The rule applies to indirect ownership through chains of intermediate entities. If SDN A owns 60 percent of Company X, and Company X owns 40 percent of Company Y, then Company Y is blocked because Company X — itself blocked through A's majority interest — owns 40 percent, and that interest may be combined with any other blocked ownership of Y. OFAC's guidance instructs that the analysis cascades downward without limit, producing what practitioners call the "50 percent of 50 percent" problem: a blocked subsidiary several layers removed can taint an apparently clean operating company. Importantly, the rule addresses ownership only; control without ownership (board appointment rights, golden shares, management contracts) does not trigger automatic blocking under the 50 Percent Rule, though OFAC has separately designated entities for being "controlled by" blocked persons under specific executive orders such as E.O. 13599 (Iran) and E.O. 14024 (Russia).

Contemporary application has been most consequential in the Russia sanctions program administered after February 2022. Following the SDN designation of oligarchs such as Alisher Usmanov, Mikhail Fridman, and Petr Aven, dozens of European holding structures — Alfa Group entities, LetterOne portfolio companies, and offshore vehicles in Cyprus and the British Virgin Islands — became derivatively blocked without individual listing. The U.S. Treasury's actions against En+ Group and Rusal in April 2018, and the subsequent January 2019 delisting following Oleg Deripaska's divestment below 50 percent, remain the textbook case study in restructuring to escape derivative blocking. Similar aggregation analyses governed exposure to PDVSA subsidiaries after E.O. 13850 (Venezuela, November 2018) and to entities owned by Myanmar's State Administration Council generals after the February 2021 coup designations.

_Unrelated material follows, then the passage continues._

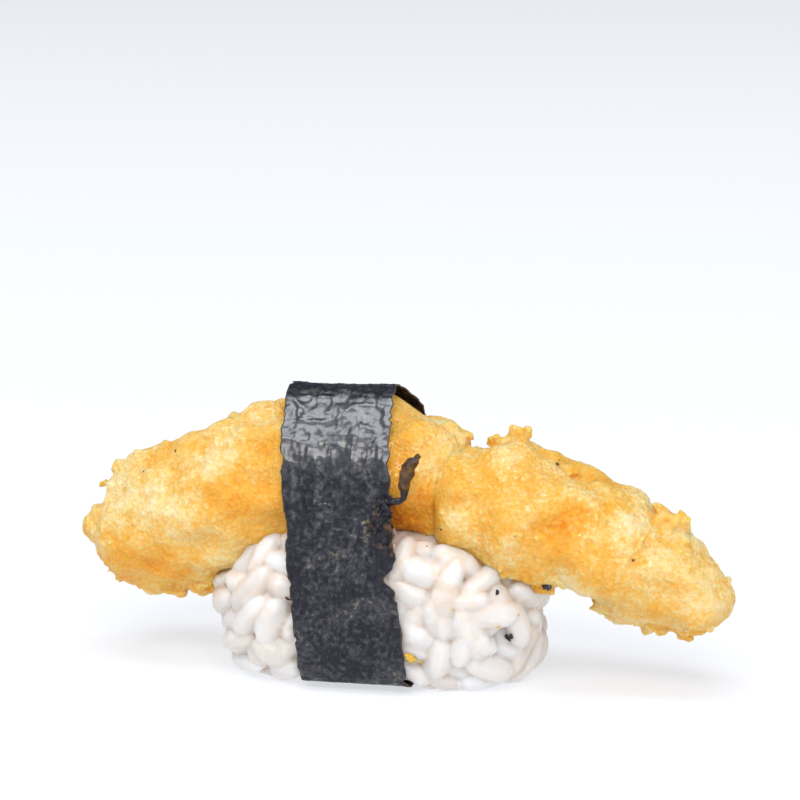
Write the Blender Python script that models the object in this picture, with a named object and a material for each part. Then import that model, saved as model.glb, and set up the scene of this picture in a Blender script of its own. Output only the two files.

The Aggregation Rule is distinct from the European Union's parallel "ownership or control" test, codified in Council Regulation interpretive notices and the EU Best Practices document of 24 June 2022. The EU framework reaches lower ownership thresholds when accompanied by control indicators, whereas OFAC's bright-line 50 percent is purely quantitative. It is also distinct from the U.S. Commerce Department's Bureau of Industry and Security (BIS) Entity List, which restricts export transactions with named entities but does not automatically reach subsidiaries. Practitioners must further separate the Aggregation Rule from secondary sanctions exposure: a non-U.S. person dealing with a 50-percent-owned blocked entity faces secondary-sanctions risk under statutes such as CAATSA (Public Law 115-44), distinct from the primary blocking that operates against U.S. persons.

Several edge cases recur in practice. Pledged shares, convertible instruments, and beneficial-ownership trusts complicate the calculation; OFAC FAQ 398 confirms that equity interests held through nominee arrangements count toward the threshold. Publicly traded entities with diffuse shareholder bases present screening challenges when blocked persons accumulate stakes through market purchases. The rule's silence on minority blocking — an entity 49 percent owned by SDNs is not blocked, however troubling — has generated persistent criticism from sanctions-reform advocates and from the Helsinki Commission. OFAC's October 2022 advisory on Russian elite asset structures, and subsequent Treasury enforcement actions against U.S. financial institutions for failing to identify aggregated ownership (including the 2023 settlement with British American Tobacco for $508 million covering related conduct), demonstrate active enforcement.

For the working compliance officer, sanctions counsel, or desk officer at a foreign ministry coordinating with U.S. measures, the Aggregation Rule imposes an affirmative diligence burden that no SDN List keyword search can satisfy. Effective screening requires beneficial-ownership data — increasingly available through the Corporate Transparency Act's FinCEN beneficial ownership registry (effective 1 January 2024), the UK Persons of Significant Control register, and EU Ultimate Beneficial Ownership directives — combined with corporate registry data and commercial databases such as Dow Jones Risk Center, Refinitiv World-Check, or Sayari Graph. Misapplication of the rule has produced both over-compliance (de-risking of legitimate counterparties) and under-compliance (the predicate for OFAC's largest civil penalties). Understanding aggregation is therefore foundational to any meaningful sanctions program.

Example

In April 2018, OFAC blocked Rusal under the 50 Percent Rule because Oleg Deripaska, newly designated under E.O. 13662, owned a majority stake through En+ Group; the entity was delisted in January 2019 after Deripaska divested below the threshold.

Frequently asked questions

Yes. OFAC's 13 August 2014 guidance specifies that the threshold is met at 50 percent or greater, not strictly above 50 percent. An entity owned exactly 50 percent by one or more blocked persons is itself blocked by operation of law and must be treated as if listed on the SDN List.